Additionally, curing of a polymerizable composition refers to
subjecting said composition to curing conditions such as but not
limited to thermal curing, leading to the reaction of the reactive
functional groups of the composition, and resulting in
polymerization and formation of a polymerizate. When a
polymerizable composition is subjected to curing conditions,
following polymerization and after reaction of most of the reactive
end groups occurs, the rate of reaction of the remaining unreacted
reactive end groups becomes progressively slower. The polymerizable
composition can be subjected to curing conditions until it is at
least partially cured. The term "at least partially cured" means
subjecting the polymerizable composition to curing conditions,
wherein reaction of at least a portion of the reactive groups of
the composition occurs, to form a polymerizate. The polymerizable
composition can also be subjected to curing conditions such that a
substantially complete cure is attained and wherein further curing
results in no significant further improvement in polymer
properties, such as hardness.
[0028] The curable film-forming composition of the present
invention further comprises (b) a catalyst additive. The catalyst
additive in turn comprises (i) a catalytic organic compound
comprising iron (II) and optionally tin; and (ii) a beta-diketone.
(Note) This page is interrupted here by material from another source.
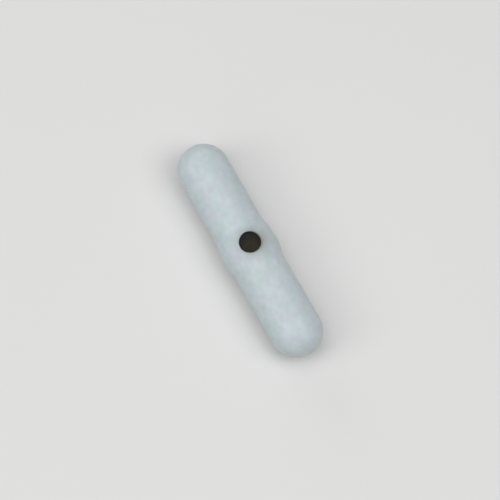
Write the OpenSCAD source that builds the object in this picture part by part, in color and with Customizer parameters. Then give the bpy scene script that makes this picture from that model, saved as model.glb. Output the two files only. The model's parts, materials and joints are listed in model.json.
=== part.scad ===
// Magnetic stir bar with a pivot ring and a marker dot.
// The bar lies along X with its middle at the origin, and the dot faces +Z.

/* [Bar] */
// Length over the two rounded ends
bar_l = 38; // [30:0.5:60]
// Diameter of the straight barrel, which its ends carry on as half spheres
bar_d = 8.2; // [7:0.1:10]

/* [Pivot ring] */
// Height of the ring's crown above the barrel
ring_rise = 0.45; // [0.3:0.05:0.7]
// Width of the ring along the bar, from foot to foot
ring_w = 6.3; // [5.5:0.1:9]
// Radius of the hollow curve that leads each foot of the ring into the barrel
ring_foot_r = 1.5; // [0.5:0.1:2.5]

/* [Magnet] */
// Thickness of the moulded wall round the sides of the magnet
side_wall = 1.1; // [0.8:0.05:1.5]
// Thickness of the moulded material past each end of the magnet, along the axis
end_wall = 3; // [3:0.1:6]
// Chamfer on the magnet's end edges
magnet_chamfer = 0.4; // [0.2:0.05:0.8]
// Gap between the magnet and its cavity
magnet_gap = 0.02; // [0.01:0.01:0.05]

/* [Marker dot] */
// Diameter of the dot
dot_d = 3.4; // [2.4:0.1:4]
// Thickness of the dot where it is thinnest, at its edge
dot_edge_t = 0.45; // [0.3:0.05:0.6]
// Depth of the dot's face below the ring's surface
dot_recess = 0.06; // [0.02:0.01:0.15]
// Gap round the dot in its pocket
dot_gap = 0.02; // [0.01:0.01:0.05]

/* [Hidden] */
$fn = 200;

// A cutting or trimming solid runs past the surface that it works on by this much.
over = 1;
// Each foot arc is let into the barrel by this much, so that the surfaces cross and don't only touch.
let_in = 0.001;

// The barrel and its ends
bar_r = bar_d / 2;
barrel_half = bar_l / 2 - bar_r;

// The ring's outline is a crown arc between two foot arcs, each on a common tangent with it.
ring_r = bar_r + ring_rise;
ring_half = ring_w / 2;
both_arcs_r = (ring_half ^ 2 + ring_rise ^ 2) / (2 * ring_rise);
crown_r = both_arcs_r - ring_foot_r;
crown_edge_r = ring_r - ring_rise * crown_r / both_arcs_r;

// The cavity that is moulded round the magnet
cavity_r = bar_r - side_wall;
cavity_half = bar_l / 2 - end_wall;

// The dot's pocket has a flat floor.
pocket_r = dot_d / 2 + dot_gap;
pocket_floor_z = sqrt(ring_r ^ 2 - pocket_r ^ 2) - dot_recess - dot_edge_t;

jacket_colour = [0.79, 0.83, 0.85];
magnet_colour = [0.33, 0.33, 0.35];
dot_colour = [0.20, 0.19, 0.165];

// Turns a section about the bar's axis: the section's X is the radius, and its Y runs along the bar.
module turned() {
    rotate([0, 90, 0])
        rotate_extrude()
            children();
}

module at_both_ends() {
    for (end = [0, 1])
        mirror([0, end])
            children();
}

module barrel_section() {
    translate([0, -barrel_half])
        square([bar_r, 2 * barrel_half]);
}

module end_section() {
    translate([0, barrel_half])
        intersection() {
            circle(r = bar_r);
            square(bar_r);
        }
}

// The crown arc of the ring, lowered by drop
module crown_section(drop = 0) {
    intersection() {
        translate([ring_r - crown_r, 0])
            circle(r = crown_r - drop);
        translate([0, -ring_half])
            square([ring_r, ring_w]);
    }
}

// Both feet of the ring, as one band that its arcs cut hollow
module feet_section() {
    difference() {
        translate([0, -ring_half])
            square([crown_edge_r, ring_w]);
        at_both_ends()
            translate([bar_r + ring_foot_r - let_in, ring_half])
                circle(r = ring_foot_r);
    }
}

// A rod with chamfered ends, for the magnet and for the cavity that fits it
module rod_section(r, half) {
    polygon([
        [0, -half],
        [r - magnet_chamfer, -half],
        [r, magnet_chamfer - half],
        [r, half - magnet_chamfer],
        [r - magnet_chamfer, half],
        [0, half]
    ]);
}

// A cylinder of radius r that stands on the pocket's floor and runs out past the ring
module pocket_core(r) {
    translate([0, 0, pocket_floor_z])
        cylinder(r = r, h = ring_r + over - pocket_floor_z);
}

// The moulded jacket is one sealed piece, with the dot's pocket in the crown of its ring.
module jacket() {
    color(jacket_colour)
        difference() {
            turned() {
                barrel_section();
                at_both_ends()
                    end_section();
                crown_section();
                feet_section();
            }
            turned()
                rod_section(cavity_r, cavity_half);
            pocket_core(pocket_r);
        }
}

// The magnet's poles are at its two ends, so the whole bar follows a turning field.
module bar_magnet() {
    color(magnet_colour)
        turned()
            rod_section(cavity_r - magnet_gap, cavity_half - magnet_gap);
}

// The dot stands on the pocket's floor, and its face is crowned as the ring is.
module marker_dot() {
    color(dot_colour)
        intersection() {
            turned()
                crown_section(dot_recess);
            pocket_core(dot_d / 2);
        }
}

jacket();
bar_magnet();
marker_dot();
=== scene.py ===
"""A magnetic stir bar's visible surfaces and its plain studio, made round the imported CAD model.

The bar lies along X with its middle at the origin, and the marker dot in the crown of its pivot ring
faces +Z. All lengths are metres. Each piece has an operator of its own, and one more makes the stage.
"""

import json
import math

import bmesh
import bpy
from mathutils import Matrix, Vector


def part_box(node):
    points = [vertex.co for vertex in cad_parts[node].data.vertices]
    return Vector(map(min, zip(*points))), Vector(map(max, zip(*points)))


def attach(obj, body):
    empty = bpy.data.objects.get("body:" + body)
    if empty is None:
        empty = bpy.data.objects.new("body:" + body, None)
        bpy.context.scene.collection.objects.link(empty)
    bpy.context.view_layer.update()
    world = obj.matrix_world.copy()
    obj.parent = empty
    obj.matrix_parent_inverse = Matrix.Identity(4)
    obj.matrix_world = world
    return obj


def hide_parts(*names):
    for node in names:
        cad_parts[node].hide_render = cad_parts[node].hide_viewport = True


bl_info = {
    "name": "Magnetic stir bar",
    "version": (1, 0, 0),
    "blender": (4, 5, 0),
    "location": "View3D > Sidebar > Stir bar",
    "description": "Makes a fluoropolymer stir bar with a pivot ring and a marker dot, on a plain stage",
    "category": "Object",
}

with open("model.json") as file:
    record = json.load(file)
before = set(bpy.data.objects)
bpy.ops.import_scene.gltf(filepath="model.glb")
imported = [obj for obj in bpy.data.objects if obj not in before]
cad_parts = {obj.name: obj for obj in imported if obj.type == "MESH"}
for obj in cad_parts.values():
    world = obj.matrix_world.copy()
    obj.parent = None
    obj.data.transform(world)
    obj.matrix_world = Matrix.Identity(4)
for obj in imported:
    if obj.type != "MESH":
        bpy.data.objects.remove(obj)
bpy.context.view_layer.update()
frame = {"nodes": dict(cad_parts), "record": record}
MM = 0.001

JACKET_LOW, JACKET_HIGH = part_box("jacket")
BAR_END = JACKET_HIGH.x
RING_RADIUS = JACKET_HIGH.y
BARREL_RADIUS = frame["record"]["mounts"][0]["dims"]["r_mm"] * MM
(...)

Suitable iron-containing compounds include ferrous compounds such
as an iron (II) complex of 2-(dimethylamino)benzoic acid, dimethyl
[2,2'-bipyridine]-6-6'dicarboxylate, and/or
2-2'-bipyridine-6-6'-dicarboxylic acid; ferrous acetylacetonate;
iron (II) oxalate hexahydrate; and iron (II) acetate. Mixtures of
any of the above are also suitable. Exemplary tin compounds that
may be used include Dibutyltin dioctoate, Dibutyltin dilaurate
(DBTDL), Dibutyltin diacetate (DBTA), Dibutyltin sulphide (DBTS),
Dibutyltin maleate (DBTM), Dibutyltin-2-ethylhexanoate (DBTEH),
Dibutyltin-dineodecanoate (DBTND), Dibutyltin dichloride (DBTCI),
Dibutyltin oxide (DBTO), Monobutyltin trichloride (MBTCI),
Monobutyltin oxide (MBTO), Dioctyltin dilaurate (DOTL), Dioctyltin
diacetate (DOTA), Dioctyltin sulphide (DOTS), Dioctyltin maleate
(DOTM), Dioctyltin-2-ethylhexanoate (DOTEH),
Dioctyltin-dineodecanoate (DOTND), Dioctyltin dichloride (DOTCI),
Dioctyltin oxide (DOTO), Monooctyltin trichloride (MOTCI), and
Monooctyltin oxide (MOTO). Often, the catalytic organic compound
(i) comprises ferrous acetylacetonate with or without dibutyltin
dilaurate.
[0029] The catalytic organic compound (i) is present in the curable
film-forming composition in an amount ranging from at least 0.10
percent by weight, such as at least 0.22 percent by weight, to at
most to 0.8 percent by weight, such as at most 0.66 percent by
weight, based on the total weight of resin solids in the
composition. The amounts of the catalytic organic compound strongly
depend on the NCO:OH index (i. e., equivalent ratio), resin
structure and type of catalytic organic compound.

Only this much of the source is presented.